While it is theoretically possible to determine (and subsequently modify) the design and function of a computer program by examining its 0s and 1s, it is time-consuming and rarely attempted. Instead, modern software is written in ‘high-level languages’ which are based on natural languages, enabling programmers to read, understand, and modify each other’s work. Automated translation programs then convert this ‘source code’ into computer-executable binary code. Most commercial software is distributed in binary form only, thereby concealing the programming techniques by which these programs achieve their purposes. But there is an alternative: to distribute software with its source code. This is the guiding principle of free software.

Free software makes the knowledge and innovation of its creators publicly available. This liberation of code—celebrated in free software’s explicatory slogan “Think free speech, not free beer”—is the foundation, for example, of the Linux phenomenon. Some facets of the free software movement have been extensively documented: questions of the microeconomics (i.e., the individual motivations of free software developers) and macroeconomics (i.e., structures that support successful free software development) have been considered both by ‘insiders’ and by outside observers. Other questions, such as the place of free software with respect to labor and technology, and its role in the future regulation of cyberspace, have been examined by some theorists but remain analytically underdeveloped.

This book provides a synoptic philosophical perspective on the fundamental relationships between free software and freedom.
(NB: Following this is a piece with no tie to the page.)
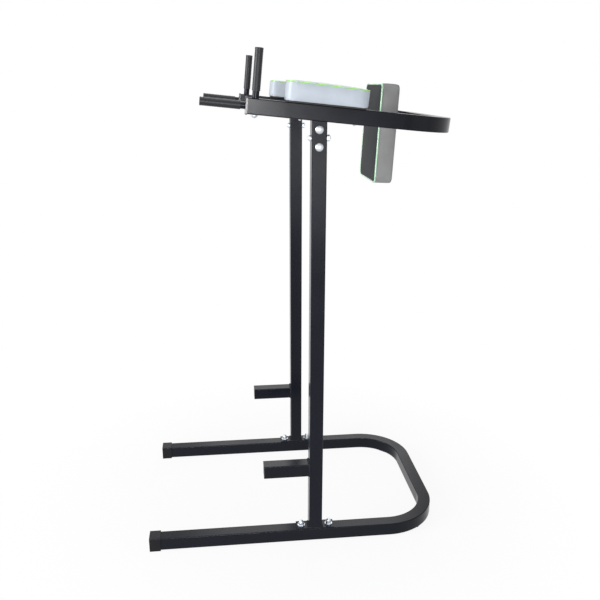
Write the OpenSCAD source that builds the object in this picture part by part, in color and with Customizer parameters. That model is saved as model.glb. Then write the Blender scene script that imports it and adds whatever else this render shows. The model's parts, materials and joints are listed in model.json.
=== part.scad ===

Focusing on five main themes—the emancipatory potential of technology, social liberties, the facilitation of creativity, the objectivity of computing as a scientific practice, and the role of software as a language of interaction in a technologized world—we ask, What are the freedoms of free software, and how are they manifested? Free software continues to be hyped in the computing community; we show that the hype is well-founded and yet too narrowly focused: free software promises to transform not only technology but society as well.